And the same for Radiohead – only that I am excluding two albums (see in the code below) and am using the tempo feature for the coloring.
radiohead <- as.data.frame(get.art.audio.feats(“Radiohead”))

radiohead <- radiohead[!(radiohead$album_name %in% c(“OK Computer OKNOTOK 1997 2017”, “TKOL RMX 1234567”)),]

radiohead.alb <- aggregate(cbind(danceability, energy, speechiness,
                            acousticness, instrumentalness, liveness,
                            valence, tempo, track_popularity) ~ album_name,
                      data = radiohead, FUN = mean)

radiohead.alb <- merge(radiohead.alb, unique(radiohead[, c(“album_name”, “album_release_year”, “album_popularity”)]), by = “album_name”, all.x = T, all.y = F)

radiohead.alb$album_release_year <- substr(radiohead.alb$album_release_year, 1, 4)
radiohead.alb$n.tracks <- sapply(radiohead.alb$album_name, USE.NAMES = F, FUN = function (x) table(radiohead$album_name)[x])
radiohead.alb <- radiohead.alb[order(radiohead.alb$album_release_year),]

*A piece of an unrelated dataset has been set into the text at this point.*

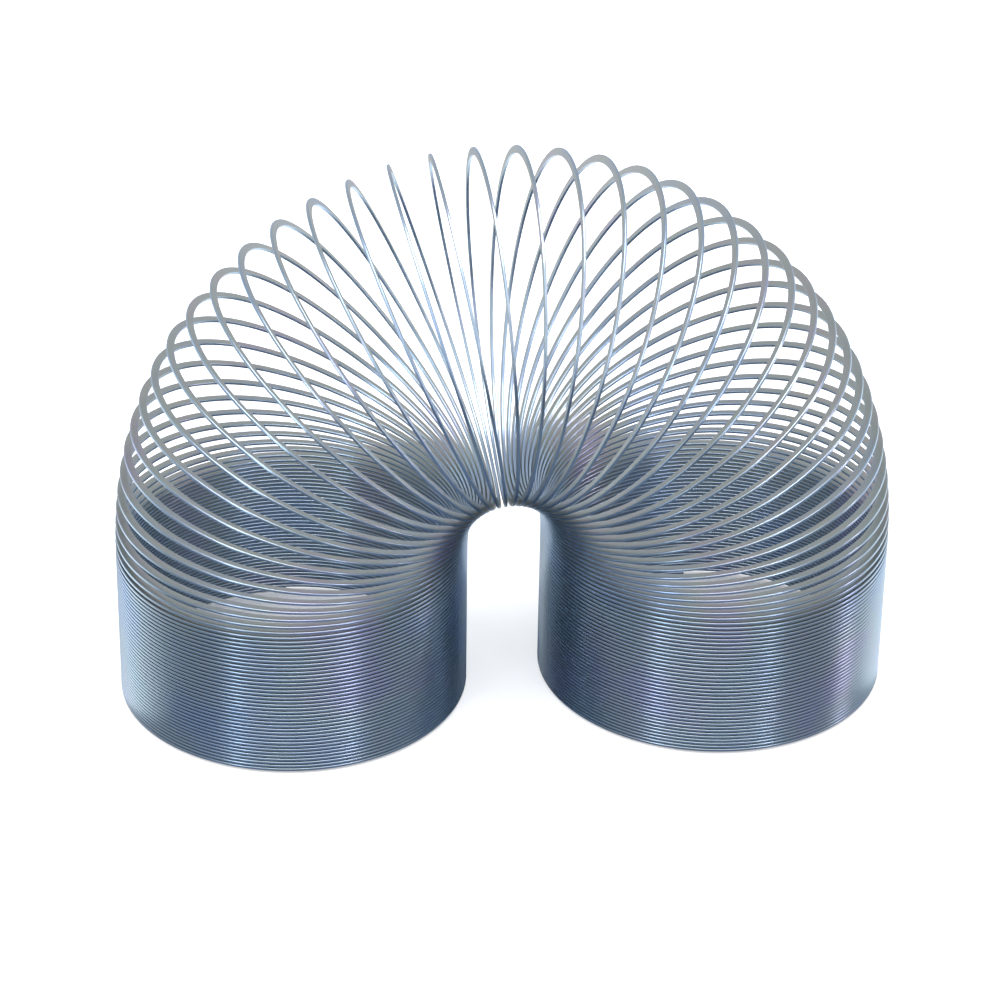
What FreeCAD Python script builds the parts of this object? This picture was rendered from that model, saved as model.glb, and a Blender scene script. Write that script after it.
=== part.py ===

ggplot(radiohead.alb, aes(x = album_release_year, y = album_popularity,
                     label = album_name, size = valence,
                     color = tempo)) +
  geom_point() +
  geom_label_repel() +
  scale_color_continuous(low = “darkred”, high = “green”) +
  scale_size(range = c(3, 10)) +
  labs(x = “Release year”, size = “Valence”, y = “Album popularity”, color = “Tempo”,
       title = “Albums by Radiohead”, subtitle = “Values taken from Spotify API”) +
  theme_minimal()

It’s a shame how Disk 2 of “In Rainbows” compares to Disk 1 because it contains really great songs. Also, it’s interesting that “OK Computer” still not reaches the popularity of “Pablo Honey” – as the second plot suggests, this is because of the popularity of “Creep”. For the second plot, I am not double-coding track popularity with color but am using the valence feature for the color.

radiohead %>% group_by(album_name) %>%
  mutate(track.no = 1:length(track_name)) %>%
  ungroup() %>% as.data.frame() -> radiohead

ggplot(radiohead, aes(x = factor(track.no), y = track_popularity, fill = valence)) +
  geom_bar(stat = “identity”) +
  labs(x = “Track”, y = “Track popularity”, fill = “Valence”,
       title = “Popularity and valence of tracks on albums by Radiohead”,
       subtitle = “Values taken from Spotify API”) +
  facet_wrap(~ album_name, scales = c(“free”))
Here we see that this valence feature certainly has some problems. “Fitter Happier” is one of the most positive songs by Radiohead with a value of 0.74??? I beg to differ…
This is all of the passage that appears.